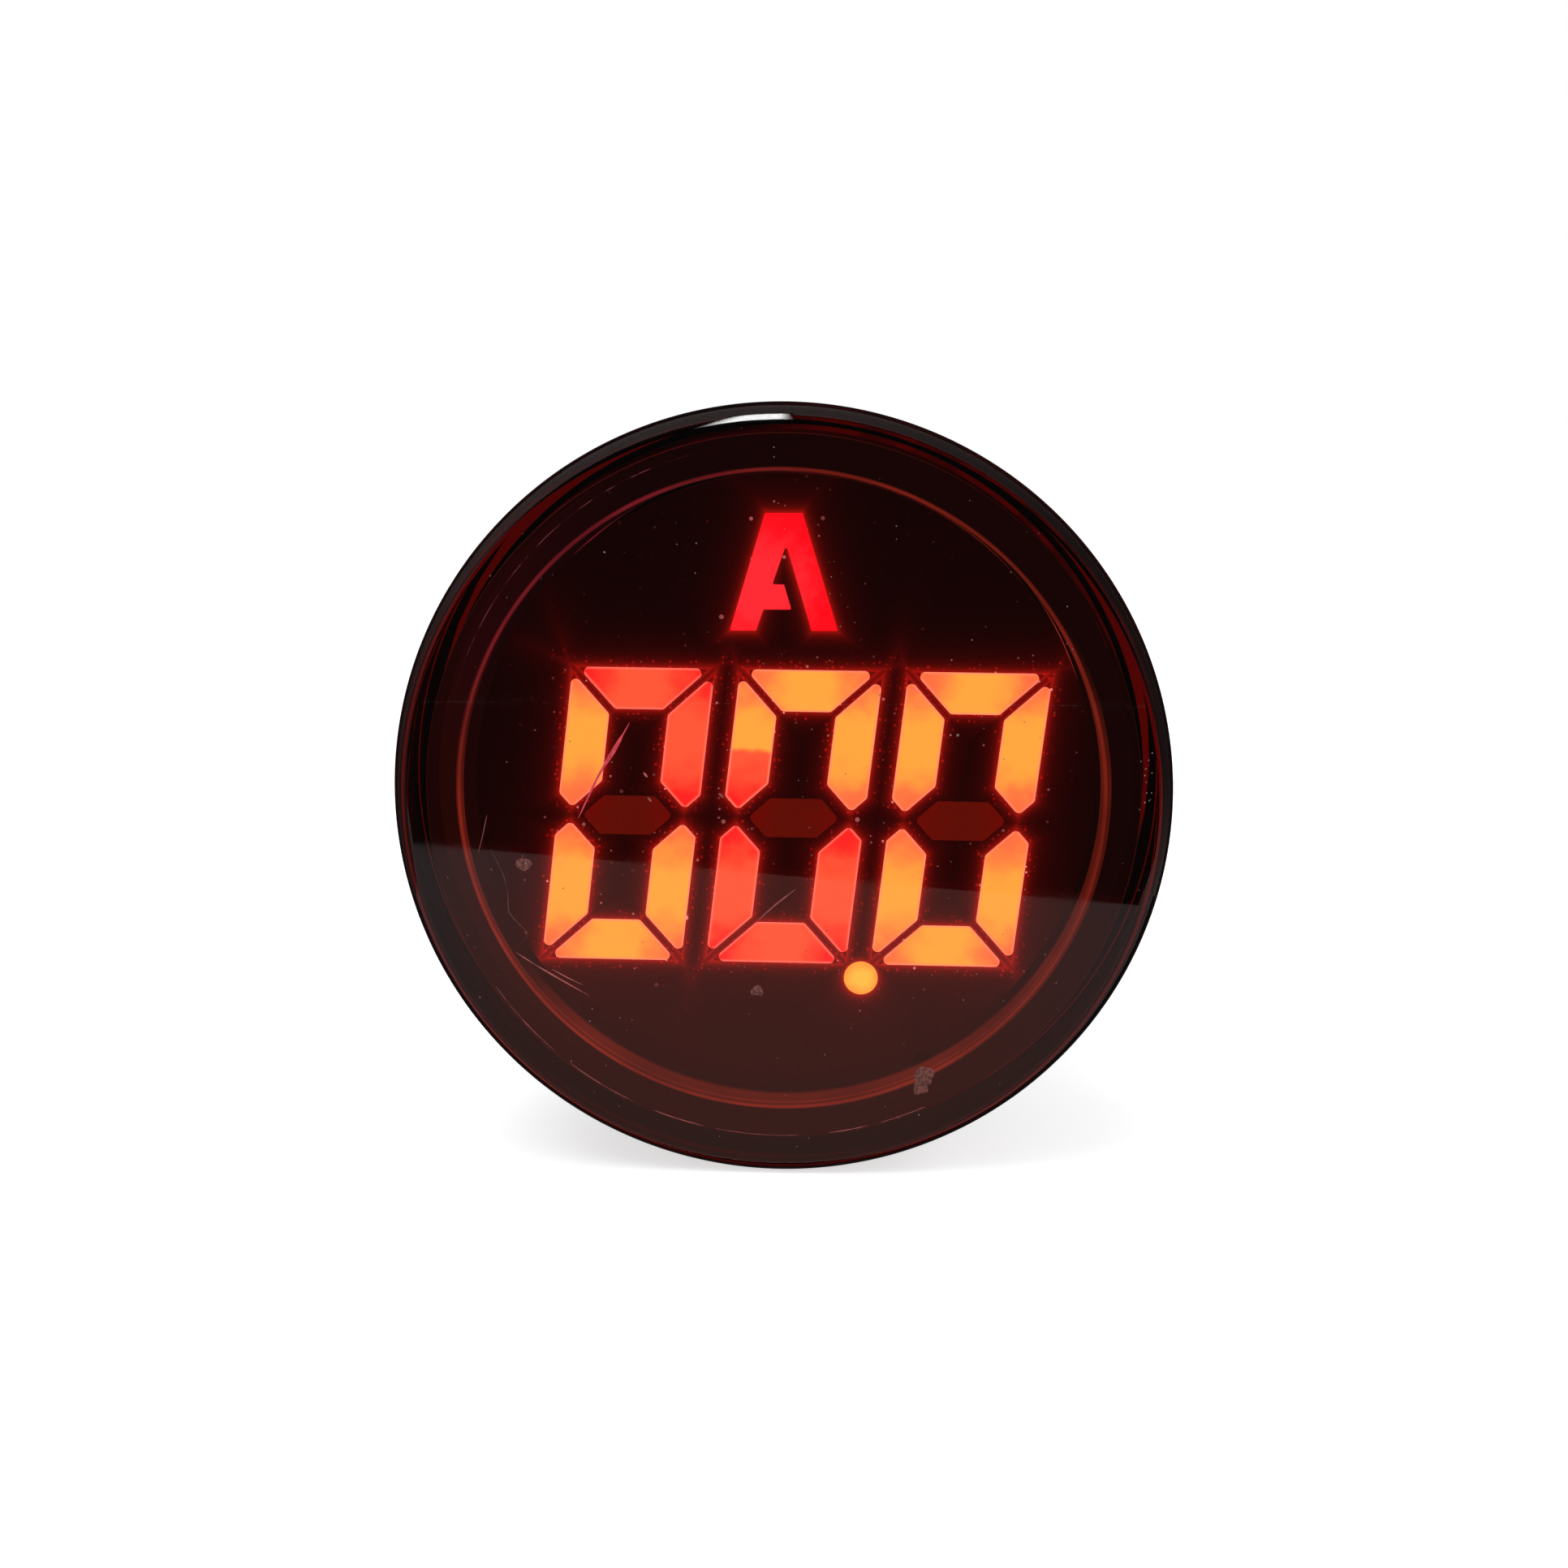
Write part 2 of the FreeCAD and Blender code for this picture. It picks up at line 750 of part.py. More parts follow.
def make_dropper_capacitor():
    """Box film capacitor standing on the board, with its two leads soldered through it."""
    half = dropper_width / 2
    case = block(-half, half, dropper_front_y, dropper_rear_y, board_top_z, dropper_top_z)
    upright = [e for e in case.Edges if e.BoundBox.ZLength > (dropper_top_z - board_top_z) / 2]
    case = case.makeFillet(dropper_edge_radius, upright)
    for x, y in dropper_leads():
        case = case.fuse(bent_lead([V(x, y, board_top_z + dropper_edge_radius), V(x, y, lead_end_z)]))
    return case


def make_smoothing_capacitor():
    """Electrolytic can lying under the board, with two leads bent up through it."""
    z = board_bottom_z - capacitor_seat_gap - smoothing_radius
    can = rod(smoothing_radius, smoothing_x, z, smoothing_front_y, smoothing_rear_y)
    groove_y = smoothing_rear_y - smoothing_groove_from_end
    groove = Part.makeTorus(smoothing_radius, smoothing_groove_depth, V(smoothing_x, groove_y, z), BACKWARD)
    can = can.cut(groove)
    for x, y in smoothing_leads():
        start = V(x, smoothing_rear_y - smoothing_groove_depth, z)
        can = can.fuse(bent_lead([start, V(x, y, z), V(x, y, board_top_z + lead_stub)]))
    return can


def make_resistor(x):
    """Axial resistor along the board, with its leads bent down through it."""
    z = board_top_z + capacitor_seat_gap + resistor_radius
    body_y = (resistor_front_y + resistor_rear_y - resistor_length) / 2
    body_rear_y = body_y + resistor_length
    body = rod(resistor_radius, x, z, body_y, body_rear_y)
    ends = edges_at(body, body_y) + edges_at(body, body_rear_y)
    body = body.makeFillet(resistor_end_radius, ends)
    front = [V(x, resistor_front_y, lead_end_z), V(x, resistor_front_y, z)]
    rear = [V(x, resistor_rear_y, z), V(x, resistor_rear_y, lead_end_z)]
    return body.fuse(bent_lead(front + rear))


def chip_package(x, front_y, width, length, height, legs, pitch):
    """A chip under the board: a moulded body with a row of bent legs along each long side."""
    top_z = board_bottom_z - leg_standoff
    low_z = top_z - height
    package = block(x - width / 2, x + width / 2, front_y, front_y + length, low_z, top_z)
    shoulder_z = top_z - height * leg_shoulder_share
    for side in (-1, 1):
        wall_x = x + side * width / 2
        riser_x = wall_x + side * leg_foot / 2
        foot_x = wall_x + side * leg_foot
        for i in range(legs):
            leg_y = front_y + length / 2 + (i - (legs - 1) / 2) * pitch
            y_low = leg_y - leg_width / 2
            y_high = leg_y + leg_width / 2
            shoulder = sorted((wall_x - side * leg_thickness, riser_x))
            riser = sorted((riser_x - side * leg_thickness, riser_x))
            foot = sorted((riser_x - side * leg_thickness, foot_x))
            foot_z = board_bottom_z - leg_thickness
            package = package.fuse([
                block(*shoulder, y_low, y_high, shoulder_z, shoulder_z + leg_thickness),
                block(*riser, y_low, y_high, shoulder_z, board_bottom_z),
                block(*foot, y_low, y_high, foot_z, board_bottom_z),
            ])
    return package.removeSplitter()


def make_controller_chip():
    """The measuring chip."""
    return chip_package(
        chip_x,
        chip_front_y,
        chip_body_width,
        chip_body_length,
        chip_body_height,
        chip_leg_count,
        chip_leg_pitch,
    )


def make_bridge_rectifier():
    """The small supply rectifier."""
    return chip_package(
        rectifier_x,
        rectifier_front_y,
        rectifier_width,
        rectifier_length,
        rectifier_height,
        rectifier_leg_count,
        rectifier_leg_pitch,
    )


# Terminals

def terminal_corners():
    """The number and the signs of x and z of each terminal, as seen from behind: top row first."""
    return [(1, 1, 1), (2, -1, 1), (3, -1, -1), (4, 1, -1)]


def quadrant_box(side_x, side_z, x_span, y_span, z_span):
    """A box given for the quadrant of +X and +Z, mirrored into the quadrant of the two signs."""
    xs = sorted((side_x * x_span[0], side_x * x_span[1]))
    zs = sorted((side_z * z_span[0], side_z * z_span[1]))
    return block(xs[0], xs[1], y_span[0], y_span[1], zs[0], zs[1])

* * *

_Set exercise_
Each line of the material above needs to be quoted exactly, please.

_Result of the exercise_
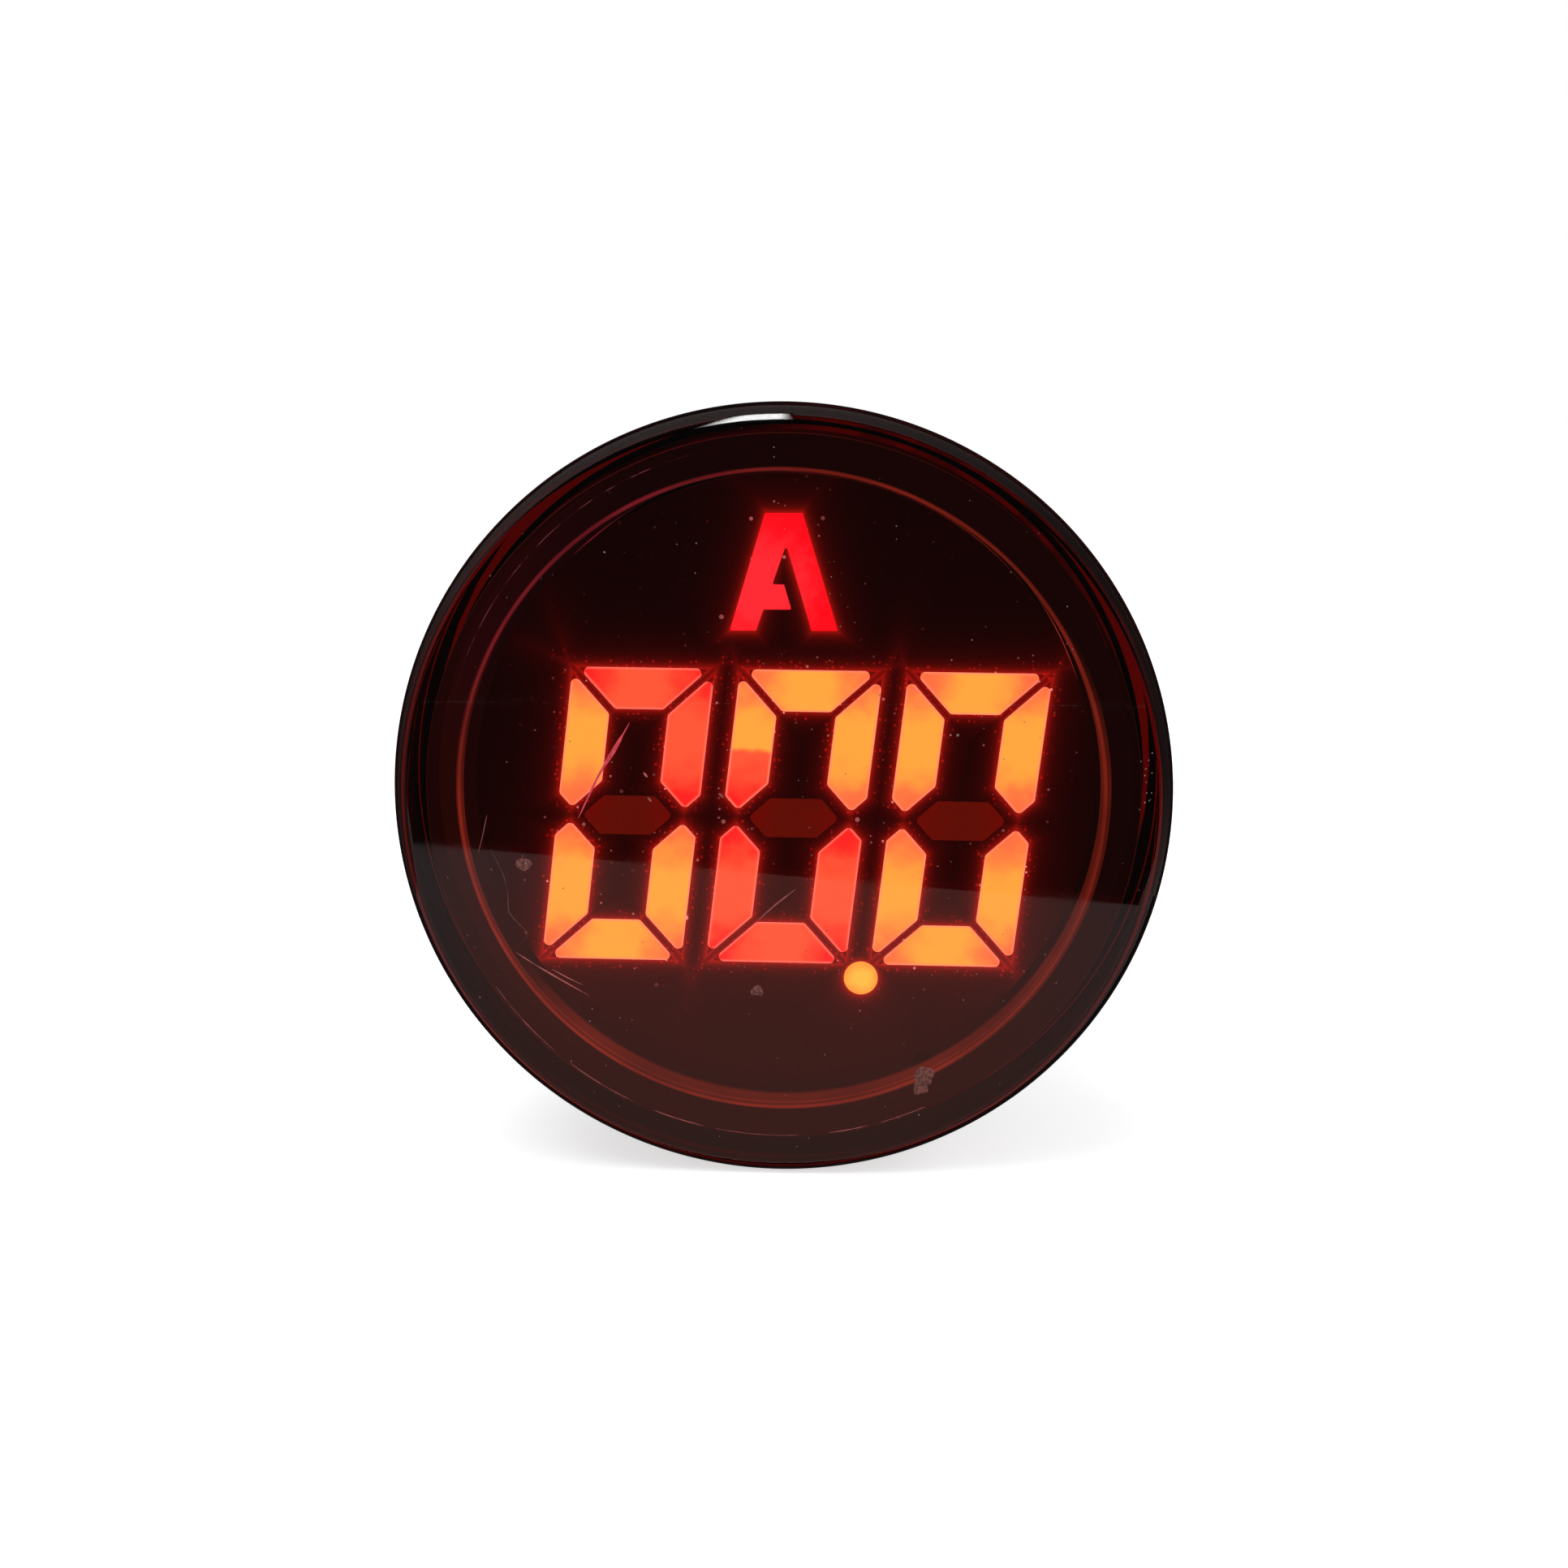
Write part 2 of the FreeCAD and Blender code for this picture. It picks up at line 750 of part.py. More parts follow.
def make_dropper_capacitor():
    """Box film capacitor standing on the board, with its two leads soldered through it."""
    half = dropper_width / 2
    case = block(-half, half, dropper_front_y, dropper_rear_y, board_top_z, dropper_top_z)
    upright = [e for e in case.Edges if e.BoundBox.ZLength > (dropper_top_z - board_top_z) / 2]
    case = case.makeFillet(dropper_edge_radius, upright)
    for x, y in dropper_leads():
        case = case.fuse(bent_lead([V(x, y, board_top_z + dropper_edge_radius), V(x, y, lead_end_z)]))
    return case


def make_smoothing_capacitor():
    """Electrolytic can lying under the board, with two leads bent up through it."""
    z = board_bottom_z - capacitor_seat_gap - smoothing_radius
    can = rod(smoothing_radius, smoothing_x, z, smoothing_front_y, smoothing_rear_y)
    groove_y = smoothing_rear_y - smoothing_groove_from_end
    groove = Part.makeTorus(smoothing_radius, smoothing_groove_depth, V(smoothing_x, groove_y, z), BACKWARD)
    can = can.cut(groove)
    for x, y in smoothing_leads():
        start = V(x, smoothing_rear_y - smoothing_groove_depth, z)
        can = can.fuse(bent_lead([start, V(x, y, z), V(x, y, board_top_z + lead_stub)]))
    return can


def make_resistor(x):
    """Axial resistor along the board, with its leads bent down through it."""
    z = board_top_z + capacitor_seat_gap + resistor_radius
    body_y = (resistor_front_y + resistor_rear_y - resistor_length) / 2
    body_rear_y = body_y + resistor_length
    body = rod(resistor_radius, x, z, body_y, body_rear_y)
    ends = edges_at(body, body_y) + edges_at(body, body_rear_y)
    body = body.makeFillet(resistor_end_radius, ends)
    front = [V(x, resistor_front_y, lead_end_z), V(x, resistor_front_y, z)]
    rear = [V(x, resistor_rear_y, z), V(x, resistor_rear_y, lead_end_z)]
    return body.fuse(bent_lead(front + rear))


def chip_package(x, front_y, width, length, height, legs, pitch):
    """A chip under the board: a moulded body with a row of bent legs along each long side."""
    top_z = board_bottom_z - leg_standoff
    low_z = top_z - height
    package = block(x - width / 2, x + width / 2, front_y, front_y + length, low_z, top_z)
    shoulder_z = top_z - height * leg_shoulder_share
    for side in (-1, 1):
        wall_x = x + side * width / 2
        riser_x = wall_x + side * leg_foot / 2
        foot_x = wall_x + side * leg_foot
        for i in range(legs):
            leg_y = front_y + length / 2 + (i - (legs - 1) / 2) * pitch
            y_low = leg_y - leg_width / 2
            y_high = leg_y + leg_width / 2
            shoulder = sorted((wall_x - side * leg_thickness, riser_x))
            riser = sorted((riser_x - side * leg_thickness, riser_x))
            foot = sorted((riser_x - side * leg_thickness, foot_x))
            foot_z = board_bottom_z - leg_thickness
            package = package.fuse([
                block(*shoulder, y_low, y_high, shoulder_z, shoulder_z + leg_thickness),
                block(*riser, y_low, y_high, shoulder_z, board_bottom_z),
                block(*foot, y_low, y_high, foot_z, board_bottom_z),
            ])
    return package.removeSplitter()


def make_controller_chip():
    """The measuring chip."""
    return chip_package(
        chip_x,
        chip_front_y,
        chip_body_width,
        chip_body_length,
        chip_body_height,
        chip_leg_count,
        chip_leg_pitch,
    )


def make_bridge_rectifier():
    """The small supply rectifier."""
    return chip_package(
        rectifier_x,
        rectifier_front_y,
        rectifier_width,
        rectifier_length,
        rectifier_height,
        rectifier_leg_count,
        rectifier_leg_pitch,
    )


# Terminals

def terminal_corners():
    """The number and the signs of x and z of each terminal, as seen from behind: top row first."""
    return [(1, 1, 1), (2, -1, 1), (3, -1, -1), (4, 1, -1)]


def quadrant_box(side_x, side_z, x_span, y_span, z_span):
    """A box given for the quadrant of +X and +Z, mirrored into the quadrant of the two signs."""
    xs = sorted((side_x * x_span[0], side_x * x_span[1]))
    zs = sorted((side_z * z_span[0], side_z * z_span[1]))
    return block(xs[0], xs[1], y_span[0], y_span[1], zs[0], zs[1])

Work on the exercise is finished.